Ultimamente tenho pensado com frequência naquele grande filme, Two Lovers, de James Gray. De todos os aspectos da obra, o que mais me marcou foi justamente o fato de que quase sempre as famílias são formadas a partir de uma segunda opção. Poucos têm a sorte de serem correspondidos por aqueles que mais gostariam. Mas, de qualquer forma, quantas belas famílias são iniciadas! Isso, porém, não vem ao caso. Joaquim Phoenix acaba no filme com aquela que seria sua segunda opção, sendo ele mesmo a segunda opção de Gwyneth Paltrow. É assim que as coisas são. Com Letter from an unknown woman o tema me veio com muito mais força, talvez por ser ainda mais trágico, deixando bem claro como os relacionamentos são complicados e, mais do que isso, como a falta de sensibilidade com as pessoas que estão ao nosso redor, neste mundo corrompido e superficial, pode nos fazer perder grandes oportunidades na vida.

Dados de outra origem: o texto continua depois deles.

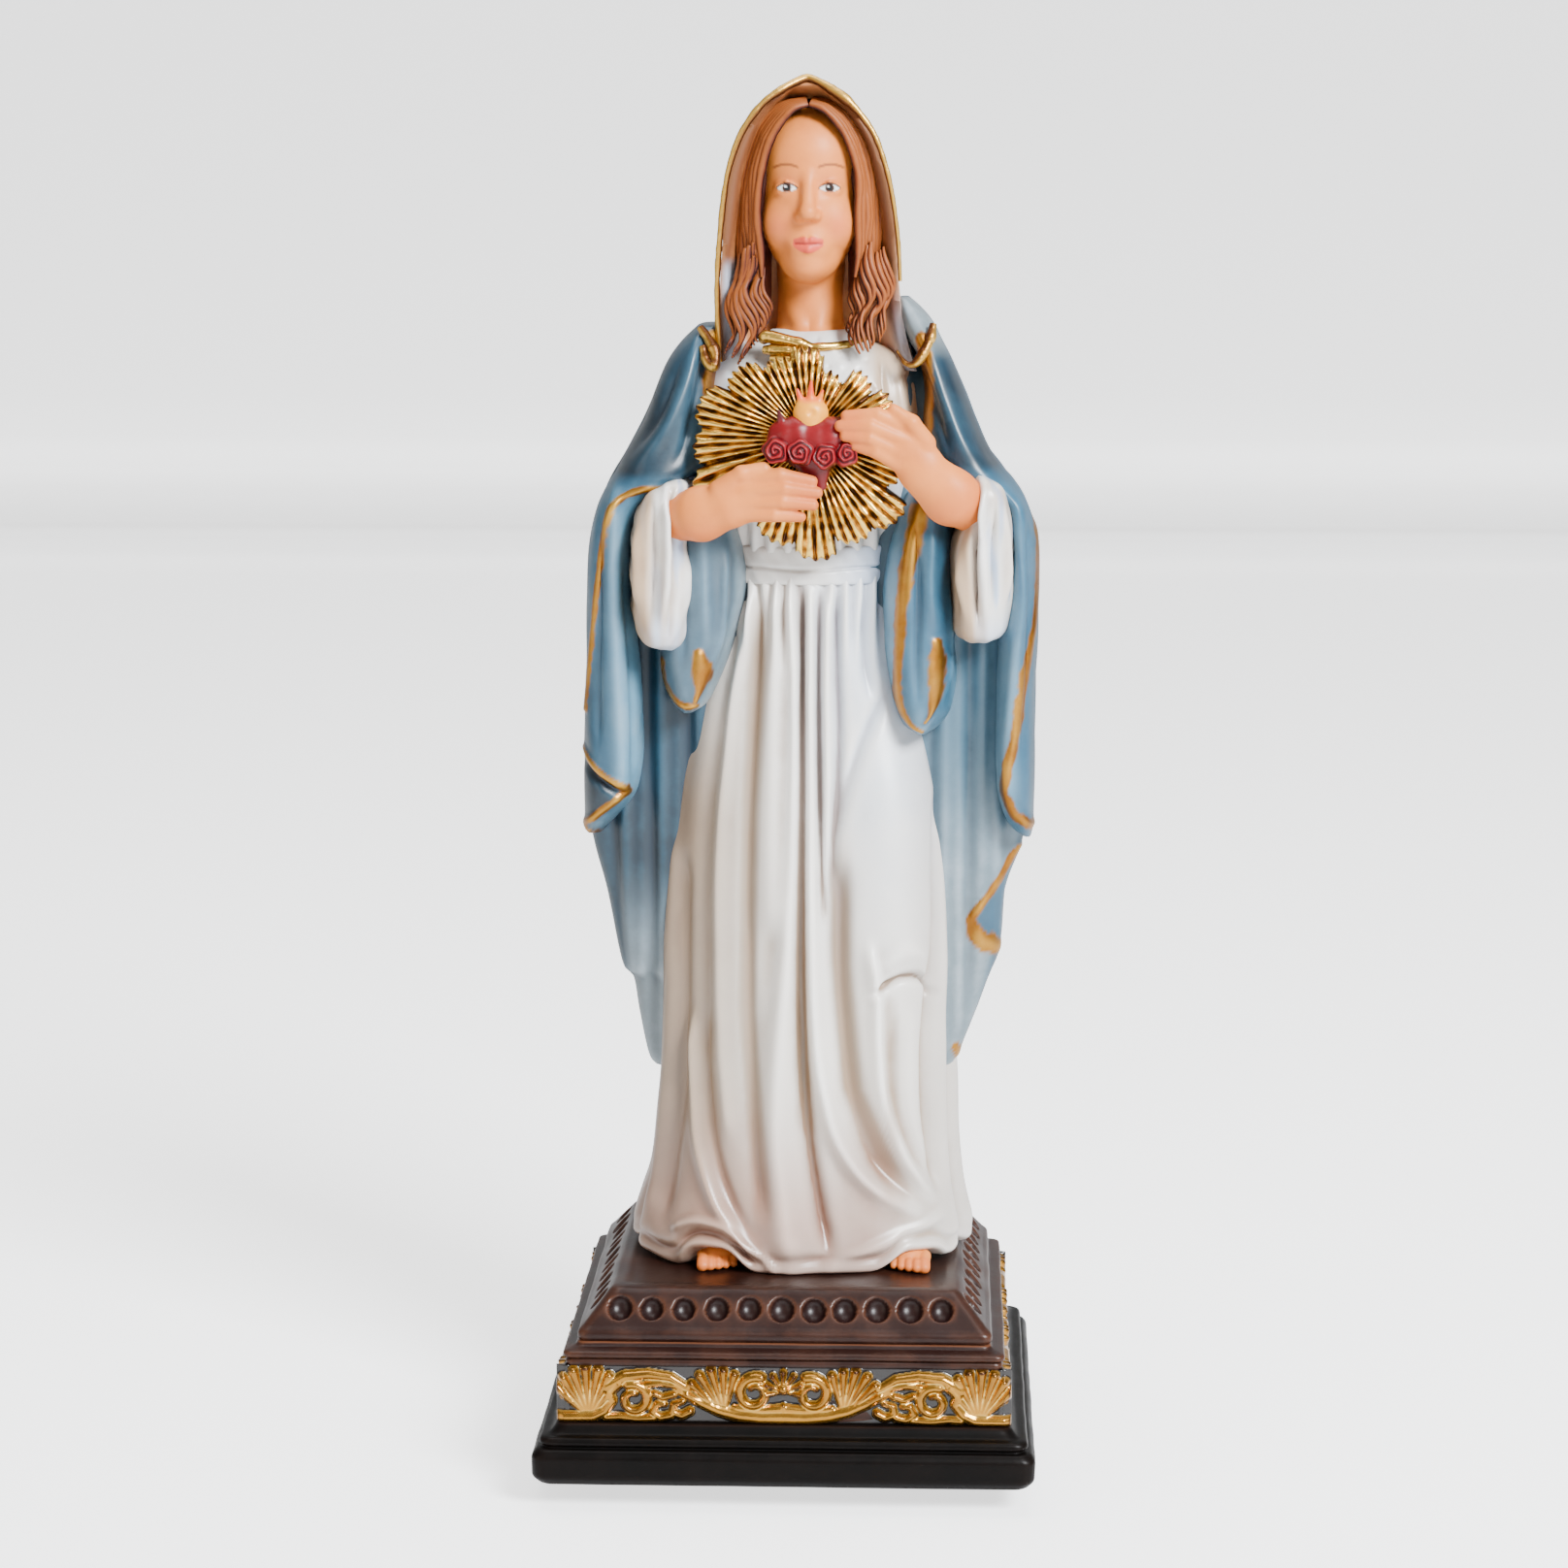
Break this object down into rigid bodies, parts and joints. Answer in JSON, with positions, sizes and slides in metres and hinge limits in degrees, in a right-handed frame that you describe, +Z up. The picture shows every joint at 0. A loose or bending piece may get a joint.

A atuação de Joan Fontaine é tocante – aliás, este é o filme favorito dela. Sua fragilidade em cena chega a emocionar. Na seqüência em que começa a se soltar diante de Louis Jourdan, na viagem de mentirinha no trem, a rara e natural bondade que sua personagem tem chega a ser palpável. A única coisa que pensamos é que, de forma alguma, ela merece sofrer nessa vida, mesmo sabendo, de antemão, qual será o seu desfecho. Não é exatamente o tipo de mulher que protagonizava os filmes de Max Ophüls, pelo contrário: ela é essencialmente uma mulher de classe média na primeira metade do século XX, se aproximando aí de Joan Bennett em Na teia do destino [The reckless moment, 1949], mas talvez seja a criação mais sensível de toda a carreira do diretor alemão, que tem como uma das características mais notáveis a importância dada à identidade feminina. Enfim, Letter from an unknown woman é uma obra-prima, irrepreensível nos aspectos técnicos e perfeita do começo até o seu inesquecível final.